Sat Oct 28 19:30:59 CEST 2006

Hi skal and all,

(thats a rhyme :))

skal schrieb:
>    Hi Johannes and all,
>
>   
>> Message du 13/10/06 19:37
>> De : "Johannes Reinhardt" <Johannes.Reinhardt at uni-konstanz.de>
>>     
>
>   
>>>> The SSE2 implementation of consim is not faster than the mmx version 
>>>> with all CPUs
>>>> (Pentium IV and Pentium M) I tested. Is there a chance to speed it up or 
>>>> should I
>>>> disable SSE2? Or is SSE2 perhaps faster on other CPUs?
>>>>         
>
>    Note: the mmx version consim_mmx uses 'pshufw', which is SSE+ instruction.
>   
I replaced it by a copy and a shift. I couldn't think of a better way to 
do it.
> [...]
>
>    Anyway, i had a look at the c version of consim, and am
>    not sure it couldn't be turned into a faster way (and *then*
>    optimized in SSE ;).

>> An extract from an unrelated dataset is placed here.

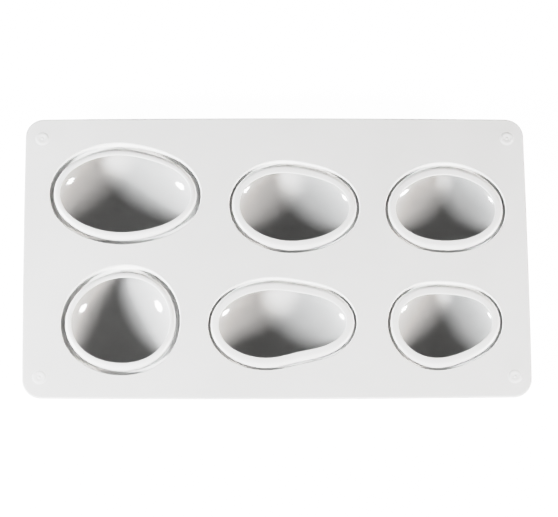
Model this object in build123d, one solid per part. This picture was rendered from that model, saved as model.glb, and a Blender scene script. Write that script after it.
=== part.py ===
from build123d import *
import os
from collections import namedtuple
from math import cos, sin, pi, hypot, radians

# Six-cavity silicone soap mould.
# Row frame: +X along the sheet, +Y to the back, +Z up. The origin is on the table,
# below the middle of the sheet. All lengths are in millimetres.

# Driving dimensions: the sheet
SHEET_LENGTH = 300.0
SHEET_WIDTH = 175.0
SHEET_THICKNESS = 2.5
SHEET_CORNER_RADIUS = 11.0
SHEET_EDGE_RADIUS = 0.8
LONG_SIDE_BOW = 0.9
SHORT_SIDE_BOW = 0.5
OVERALL_HEIGHT = 24.8

# Corner feet, and the low round button on the sheet above each one
FOOT_SPACING_X = 280.0
FOOT_SPACING_Y = 150.0
FOOT_TOP_DIAMETER = 9.0
FOOT_BASE_DIAMETER = 7.6
FOOT_EDGE_RADIUS = 0.8
BUTTON_DIAMETER = 9.0
BUTTON_HEIGHT = 0.3
BUTTON_EDGE_RADIUS = 0.25
DIMPLE_RADIUS = 12.0
DIMPLE_DEPTH = 0.4

# The ring between the groove's rim in the sheet and the cavity's mouth. It is a little
# wider at the front and back of a cavity than at its ends.
RING_WIDTH = 7.05
RING_WIDTH_SWING = 0.65

# The lip round the mouth, and the groove that divides it from the sheet
LIP_EDGE_RADIUS = 0.6
LIP_SHOULDER_RADIUS = 2.8
LIP_SHOULDER_ANGLES = (10, 50, 90)
LIP_SLANT = 0.5
GROOVE_WALL_LEAN = 0.7
WEB_THICKNESS = 1.4

# The cavity: it widens below its mouth, then closes to a rounded bottom
UNDERCUT = 3.5
UNDERCUT_DEPTH = 6.5
SIDE_WALL = 2.3
BOTTOM_WALL = 2.0
DOME_POWER = 2.0
BOTTOM_STATION = 0.96
CUP_STATIONS = (0.88, 0.75, 0.5)

OUTLINE_POINTS = 24

# Each pebble: the depths of its cavity and groove, the lip's width, the cavity's middle (x, y),
# and the groove rim's distance from that middle along eight spokes, counted from +X towards +Y
# in steps of 45 degrees.
Pebble = namedtuple("Pebble", "depth groove_depth lip_width middle spokes")
PEBBLES = {
    "back_left": Pebble(22.0, 4.4, 4.0, (-90.0, 40.0), (45.5, 36.0, 32.0, 38.0, 45.5, 37.5, 32.0, 37.0)),
    "back_middle": Pebble(16.5, 3.1, 5.0, (11.0, 32.0), (39.5, 32.0, 28.5, 34.5, 39.0, 33.5, 29.5, 33.5)),
    "back_right": Pebble(16.0, 3.1, 5.1, (101.0, 31.0), (37.0, 31.5, 28.5, 31.0, 35.5, 32.0, 28.5, 33.0)),
    "front_left": Pebble(22.0, 4.4, 3.8, (-93.0, -40.0), (36.0, 36.5, 34.5, 33.5, 35.0, 34.5, 33.5, 35.5)),
    "front_middle": Pebble(18.5, 3.1, 5.3, (3.0, -42.0), (44.5, 34.0, 28.5, 35.0, 44.0, 36.0, 27.5, 31.5)),
    "front_right": Pebble(16.0, 3.1, 5.2, (99.0, -43.0), (35.0, 31.5, 27.0, 31.5, 33.5, 31.0, 27.5, 28.5)),
}

# Derived heights above the table
SHEET_TOP = OVERALL_HEIGHT - BUTTON_HEIGHT
SHEET_BOTTOM = SHEET_TOP - SHEET_THICKNESS
WIDEST_HEIGHT = SHEET_TOP - UNDERCUT_DEPTH
NOSE_HEIGHT = SHEET_TOP - LIP_EDGE_RADIUS


def groove_floor(pebble):
    return SHEET_TOP - pebble.groove_depth


def lip_base(pebble):
    """The height where the lip, the cup and the web's underside meet."""
    return groove_floor(pebble) - WEB_THICKNESS


def rim_point(pebble, angle):
    """A point on the smooth closed curve through the ends of the pebble's eight spokes."""
    middle_x, middle_y = pebble.middle
    count = len(pebble.spokes)
    half = count // 2
    reach = 0.0
    for index, spoke in enumerate(pebble.spokes):
        swing = angle - 2 * pi * index / count
        waves = sum(cos(order * swing) for order in range(1, half))
        reach += spoke * (1 + 2 * waves + cos(half * swing)) / count
    return middle_x + reach * cos(angle), middle_y + reach * sin(angle)


def rim_normal(pebble, angle, step=0.001):
    """The outward direction of that curve, in plan."""
    before_x, before_y = rim_point(pebble, angle - step)
    after_x, after_y = rim_point(pebble, angle + step)
    along_x = after_x - before_x
    along_y = after_y - before_y
    length = hypot(along_x, along_y)
    return along_y / length, -along_x / length


def outline(pebble, offset, height, scale=1.0):
    """A level closed curve: offset is 0 at the mouth and RING_WIDTH at the groove's rim."""
    middle_x, middle_y = pebble.middle
    points = []
    for index in range(OUTLINE_POINTS):
        angle = 2 * pi * index / OUTLINE_POINTS
        x, y = rim_point(pebble, angle)
        normal_x, normal_y = rim_normal(pebble, angle)
        ring = RING_WIDTH - RING_WIDTH_SWING * (normal_x**2 - normal_y**2)
        inset = ring * (1 - offset / RING_WIDTH)
        x -= inset * normal_x
        y -= inset * normal_y
        points.append((middle_x + scale * (x - middle_x), middle_y + scale * (y - middle_y), height))
    return Wire([Edge.make_spline(points, periodic=True)])


def stack(pebble, sections, ruled=True):
    """A solid through (offset, height) or (offset, height, scale) sections, lowest first."""
    return Solid.make_loft([outline(pebble, *section) for section in sections], ruled)


def bowl_section(height, wall, bottom):
    """The section of a bowl at a height: undercut below its mouth, a rounded dome lower down."""
    if height < WIDEST_HEIGHT:
        station = (WIDEST_HEIGHT - height) / (WIDEST_HEIGHT - bottom)
        return UNDERCUT + wall, height, (1 - station**DOME_POWER) ** (1 / DOME_POWER)
    share = (height - WIDEST_HEIGHT) / (NOSE_HEIGHT - WIDEST_HEIGHT)
    return UNDERCUT * (1 + cos(pi * share)) / 2 + wall, height, 1.0


def bowl(pebble, wall, bottom):
    """A solid bowl from its small flat bottom up to the lip's base."""
    stations = (BOTTOM_STATION, *CUP_STATIONS)
    heights = [WIDEST_HEIGHT - station * (WIDEST_HEIGHT - bottom) for station in stations]
    sections = [bowl_section(height, wall, bottom) for height in (*heights, lip_base(pebble))]
    return stack(pebble, sections, ruled=False)


def make_cup(pebble):
    """The hanging shell that holds the soap, up to the lip's base."""
    cavity_bottom = SHEET_TOP - pebble.depth
    return bowl(pebble, SIDE_WALL, cavity_bottom - BOTTOM_WALL) - bowl(pebble, 0, cavity_bottom)


def rounded_edge(offset, radius, angles):
    """Sections round the lip's top, about a centre one radius below it."""
    for angle in angles:
        yield offset + radius * cos(radians(angle)), SHEET_TOP - radius + radius * sin(radians(angle))


def make_lip(pebble):
    """The rounded bead round the mouth, standing on the cup's top edge."""
    base = lip_base(pebble)
    foot = pebble.lip_width + LIP_SLANT
    crest_end = pebble.lip_width - LIP_SHOULDER_RADIUS * cos(radians(LIP_SHOULDER_ANGLES[0]))
    outside = stack(pebble, [
        (foot, base),
        (foot, groove_floor(pebble)),
        *rounded_edge(crest_end, LIP_SHOULDER_RADIUS, LIP_SHOULDER_ANGLES),
    ])
    rise = (NOSE_HEIGHT - base) / 4
    undercut = [bowl_section(base + step * rise, 0, WIDEST_HEIGHT) for step in range(4)]
    inside = stack(pebble, [*undercut, *rounded_edge(LIP_EDGE_RADIUS, LIP_EDGE_RADIUS, (180, 135, 90))])
    return outside - inside


def make_web(pebble):
    """The thin channel of the groove, which flattens when the cup is pushed up."""
    base = lip_base(pebble)
    foot = pebble.lip_width + LIP_SLANT
    outer_edge = RING_WIDTH + WEB_THICKNESS
    outside = stack(pebble, [
        (outer_edge - 2 * GROOVE_WALL_LEAN, base),
        (outer_edge, SHEET_BOTTOM),
        (outer_edge, SHEET_TOP),
    ])
    lip_space = stack(pebble, [(foot, base), (foot, SHEET_TOP)])
    groove_foot = RING_WIDTH - GROOVE_WALL_LEAN
    groove = stack(pebble, [(groove_foot, groove_floor(pebble)), (RING_WIDTH, SHEET_TOP)])
    return outside - lip_space - groove


def corner_places():
    """Where the four feet and buttons stand, named by corner."""
    for side_y, row in ((-1, "front"), (1, "back")):
        for side_x, column in ((-1, "left"), (1, "right")):
            yield f"{row}_{column}", side_x * FOOT_SPACING_X / 2, side_y * FOOT_SPACING_Y / 2


def sheet_outline():
    """The sheet's plan: sides that bow out a little, with rounded corners."""
    half_x = SHEET_LENGTH / 2
    half_y = SHEET_WIDTH / 2
    sides = [
        ThreePointArc((-half_x, -half_y), (0, -half_y - LONG_SIDE_BOW), (half_x, -half_y)),
        ThreePointArc((half_x, -half_y), (half_x + SHORT_SIDE_BOW, 0), (half_x, half_y)),
        ThreePointArc((half_x, half_y), (0, half_y + LONG_SIDE_BOW), (-half_x, half_y)),
        ThreePointArc((-half_x, half_y), (-half_x - SHORT_SIDE_BOW, 0), (-half_x, -half_y)),
    ]
    plan = make_face(sides)
    return fillet(plan.vertices(), SHEET_CORNER_RADIUS)


def make_sheet():
    """The flat sheet, with a hole for each cavity's web and a button at each corner."""
    sheet = extrude(Pos(0, 0, SHEET_BOTTOM) * sheet_outline(), SHEET_THICKNESS)
    sheet = fillet(sheet.edges().filter_by(Plane.XY), SHEET_EDGE_RADIUS)
    for pebble in PEBBLES.values():
        hole_edge = RING_WIDTH + WEB_THICKNESS
        sheet -= stack(pebble, [(hole_edge, SHEET_BOTTOM - 1), (hole_edge, SHEET_TOP + 1)])
    dimple_centre = SHEET_TOP + BUTTON_HEIGHT - DIMPLE_DEPTH + DIMPLE_RADIUS
    for _, x, y in corner_places():
        button = Pos(x, y, SHEET_TOP - 0.5) * Cylinder(
            BUTTON_DIAMETER / 2, BUTTON_HEIGHT + 0.5, align=(Align.CENTER, Align.CENTER, Align.MIN))
        button = fillet(button.edges().group_by(Axis.Z)[-1], BUTTON_EDGE_RADIUS)
        sheet += button
        sheet -= Pos(x, y, dimple_centre) * Sphere(DIMPLE_RADIUS)
    return sheet


def make_foot(x, y):
    """A tapered post from the table to the sheet's underside."""
    middle = SHEET_BOTTOM / 2
    post = Pos(x, y, middle) * Cone(FOOT_BASE_DIAMETER / 2, FOOT_TOP_DIAMETER / 2, SHEET_BOTTOM)
    return fillet(post.edges().group_by(Axis.Z)[0], FOOT_EDGE_RADIUS)


def write(name, shape):
    shape.label = name
    export_step(shape, f"parts/{name}.step")


def main():
    os.makedirs("parts", exist_ok=True)
    write("sheet", make_sheet())
    for corner, x, y in corner_places():
        write(f"foot_{corner}", make_foot(x, y))
    for place, pebble in PEBBLES.items():
        write(f"cup_{place}", make_cup(pebble))
        write(f"lip_{place}", make_lip(pebble))
        write(f"web_{place}", make_web(pebble))


main()
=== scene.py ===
from math import acos, cos, degrees, hypot, pi, radians, sin, tan

import bmesh
import bpy
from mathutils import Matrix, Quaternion, Vector
from mathutils.geometry import delaunay_2d_cdt


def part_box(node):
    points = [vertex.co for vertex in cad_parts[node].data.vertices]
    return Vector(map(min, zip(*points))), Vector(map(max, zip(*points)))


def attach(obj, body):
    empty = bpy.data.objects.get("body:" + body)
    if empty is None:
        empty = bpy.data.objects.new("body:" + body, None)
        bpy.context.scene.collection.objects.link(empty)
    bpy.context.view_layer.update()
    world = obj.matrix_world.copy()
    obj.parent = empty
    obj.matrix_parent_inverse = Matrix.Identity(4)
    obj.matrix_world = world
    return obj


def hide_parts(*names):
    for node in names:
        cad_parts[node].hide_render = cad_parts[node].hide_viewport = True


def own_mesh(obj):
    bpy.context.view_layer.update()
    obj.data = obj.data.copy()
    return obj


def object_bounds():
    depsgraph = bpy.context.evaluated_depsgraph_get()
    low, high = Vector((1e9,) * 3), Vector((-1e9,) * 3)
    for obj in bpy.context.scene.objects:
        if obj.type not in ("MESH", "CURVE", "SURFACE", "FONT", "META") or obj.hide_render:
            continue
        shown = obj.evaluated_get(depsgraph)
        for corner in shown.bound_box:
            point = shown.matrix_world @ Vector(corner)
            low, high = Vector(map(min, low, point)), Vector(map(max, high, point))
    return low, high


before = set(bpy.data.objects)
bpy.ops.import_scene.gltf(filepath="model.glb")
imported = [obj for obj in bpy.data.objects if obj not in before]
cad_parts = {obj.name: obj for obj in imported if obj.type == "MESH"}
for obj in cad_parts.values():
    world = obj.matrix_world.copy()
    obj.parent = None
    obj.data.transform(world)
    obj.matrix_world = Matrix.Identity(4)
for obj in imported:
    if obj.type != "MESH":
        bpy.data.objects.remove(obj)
cad_low, cad_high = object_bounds()

# Six-cavity silicone soap mould, standing on a pale floor. Lengths are in metres, in the row frame.
MM = 0.001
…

If get you right, you computing deviates
>    as <a-<a>><b-<b>>, where < > is the average operator \sum_i{a_i} / N
>    (and this is where it could also be \sum_i{a_i w_i } / \sum_i { w_i })
>
>    Now, we have <a-<a>><b-<b>> = <ab> - <a><b> which is lighter (less subs).
>    So the loop could be something like:
>
> ============
>         int valo, valc, devo =0, devc=0, corr=0;
>         int i,j;
>         for(i=0;i< 8;i++){
>                 for(j=0;j< 8;j++){
>                         valo = ptro[j];
>                         valc = ptrc[j];
>                         devo += valo*valo;
>                         devc += valc*valc;
>                         corr += valo*valc;
>                 }
>         ptro += stride;
>         ptrc += stride;
>         }
>         devo -= 64*lumo*lumo;
>         devc -= 64*lumc*lumc;
>         corr -= 64*lumo*lumc;
>         *pdevo = devo;
>         *pdevc = devc;
>         *pcorr = corr;
> ========
>   
I implemented it, and its faster (5% or so). And the MMX/SSE version is 
much simpler. Thanks for the hint.

Is there a better way for finding the right order of operations than 
brute force trying? It seems as the order of instuctions is quite 
important for speed.
>      but we have a precision problem around lumo/lumc which are already
>      descaled by 64 (oh! and btw: using (meanc+32)>>6 instead of just
>      meanc>>6 would be better rounded) (oh, and btw2: at line 267 of
>      plugin_ssim.c, 'fmeanc' and 'fmeano' are not the means per se, but
>      the sum of coeffs, without the /64. So i don't know if the formulae
>      is ok).
>   
Its ok, as numerator and denominator are scaled by 64.

>      Waiting for your updated c-version now :)
>
> Skal
>
>
>
> _______________________________________________
> XviD-devel mailing list
> XviD-devel at xvid.org
> http://list.xvid.org/mailman/listinfo/xvid-devel
>
>   

Patches are here:

http://xvid.ist-dein-freund.de/stuff/ssim_part2.diff
http://xvid.ist-dein-freund.de/stuff/encraw_stats_fix.diff

ssim_part2.diff
faster ssim calculation
th mmx implementation now only uses mmx instructions
let the user choose the accuracy to use

encraw_stats_fix.diff
fixes a bug in encraw. psnr was not calculated if stats are not displayed.

I will try to do the gaussian weighted calculation next week.

Thanks

Johannes